A 20-year-old local man, Younes Ali Younes, appeared in the Magistrates Court in Melbourne on Aug 27, charged with the Dec 6, 2024 arson attack on the Adass Israel Synagogue
He did not enter a plea and also did not seek bail.
His lawyer declined to give any comments.
A day earlier, Prime Minister Anthony Albanese said Australia’s intelligence agencies had shown that the attack and another in Sydney in 2024 were directed by the Iranian government, and expelled Tehran’s ambassador.
Security services in Britain and Sweden warned in 2024 that Tehran was using criminal proxies to carry out its violent attacks in those countries, with London saying it had disrupted 20 Iran-linked plots since 2022.
A dozen other countries have condemned what they called a surge in assassination, kidnapping and harassment plots by Iranian intelligence services.
Australia’s spy chief Mike Burgess said a series of “cut-outs”, an intelligence term for intermediaries, were used to conceal Iran’s involvement in the attacks, and warned that it may have orchestrated others.
Security forces “have done rather extraordinary work to trace the source of the funding of these criminal elements who have been used as tools of the Iranian regime”, Mr Albanese told the Australian Broadcasting Corporation on Aug 26.
The investigation worked backwards through payments made onshore and offshore to “petty and sometimes not so petty criminals”, he said in Parliament on Aug 27.
Mr Albanese was briefed by the Australian Security Intelligence Organisation on Aug 25 on evidence of a “supply chain” that he said linked the attacks to offshore individuals and Tehran’s Islamic Revolutionary Guard Corps.
Australia's diplomats in Iran were discreetly told to leave, making it out of Iranian airspace just after midnight, he said.
A public announcement, with Mr Albanese flanked by his spy chief and foreign and home affairs ministers, came on Aug 26, prompting accolades from Israel.
Iran’s Foreign Ministry said it “absolutely rejected” Australia’s accusation.
The turning point in the investigation came weeks earlier, as Australian Federal Police and the Australian Security Intelligence Organisation seized mobile phones and digital devices from suspects arrested in Victoria state over the synagogue attack – and highlighted a stolen blue Volkswagen Golf sedan used in unrelated attacks.
CCTV footage of the night of Dec 6 released by police shows three hooded figures, one of whom was wielding an axe, unloading red jerry cans of fuel from the boot of the car at the entrance of the synagogue and setting it alight before speeding away.
Victoria’s Joint Counter Terrorism Team alleged that Younes stole the car to carry out the attack and recklessly endangered lives by setting fire to the A$20 million (S$16.7 million) synagogue when people were inside, a charge sheet shows.
No one was wounded in the attack.
A co-accused, Giovanni Laulu, 21, appeared in court in July on the same charges.
Police have referred to the sedan as a "communal crime car" linked to other attacks that were not politically motivated.
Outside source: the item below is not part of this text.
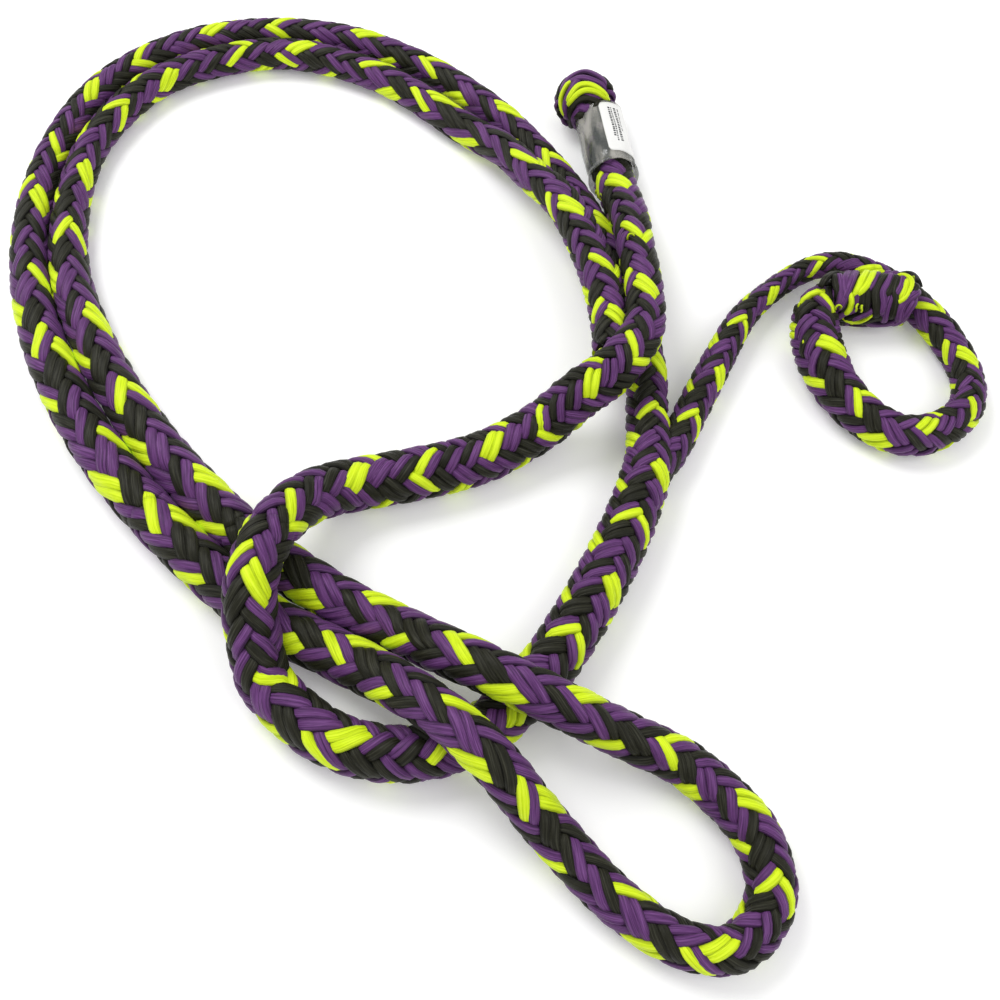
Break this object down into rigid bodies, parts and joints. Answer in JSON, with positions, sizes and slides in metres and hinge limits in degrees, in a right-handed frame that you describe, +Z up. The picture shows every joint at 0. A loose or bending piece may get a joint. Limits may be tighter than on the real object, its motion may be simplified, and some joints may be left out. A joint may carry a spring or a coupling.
{
  "type": "rope tow loop",
  "caption": "Hand-plaited rope tow loop laid flat: knotted end under a clear sleeve, adjustable closed loop and a thin lead with an eye.",
  "frame": {"origin": "middle of the laid-out rope's outline, on the surface it lies on", "axes": "+Z up from the surface, +Y from the bight to the top of the arc, +X towards the eye"},
  "size_m": [0.4993, 0.5343, 0.0467],
  "materials": {
    "purple_yarn": "soft sheen",
    "black_yarn": "soft sheen",
    "lime_yarn": "soft sheen",
    "clear_film": "milky, wrinkled",
    "label_film": "matt white"
  },
  "bodies": {
    "root": {"knot_middle": "black_yarn", "knot_end_turn": "purple_yarn", "knot_lime_turn": "lime_yarn", "knot_black_turn": "black_yarn", "knot_tails": "purple_yarn", "clear_sleeve": "clear_film", "label": "label_film", "sleeve_rope": "black_yarn", "sleeve_stitches": "lime_yarn", "upper_run": "purple_yarn", "crossing_run": "purple_yarn", "closed_loop": "purple_yarn", "under_run": "purple_yarn", "return_run": "purple_yarn", "outer_arc_right": "purple_yarn", "outer_arc_left": "purple_yarn", "outer_diagonal": "purple_yarn", "bight": "purple_yarn", "inner_diagonal": "purple_yarn", "inner_arc_left": "purple_yarn", "inner_arc_right": "purple_yarn", "run_stitch": "lime_yarn", "lead": "purple_yarn", "eye_ring": "purple_yarn", "eye_knot_middle": "black_yarn", "eye_purple_turns": "purple_yarn", "eye_black_turns": "black_yarn", "eye_lime_turns": "lime_yarn", "eye_stitches": "lime_yarn"}
  },
  "joints": []
}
In a press conference on July 30 to announce that seven search warrants had been executed and a man arrested over the synagogue attack, the Australian Federal Police's then deputy commissioner Krissy Barrett said it was politically motivated and involved offshore criminals.
“We suspect these criminals worked with criminal associates in Victoria to carry out the arson attack,” she said, and confirmed that a major Australian crime figure deported to Iraq in 2023 was “one of our ongoing lines of inquiry”.
She said police were working with the Five Eyes intelligence network that includes Britain, the United States, Canada and New Zealand.
Home Affairs Minister Tony Burke told ABC Radio on Aug 27 that those involved locally would not have necessarily known “who had started it”.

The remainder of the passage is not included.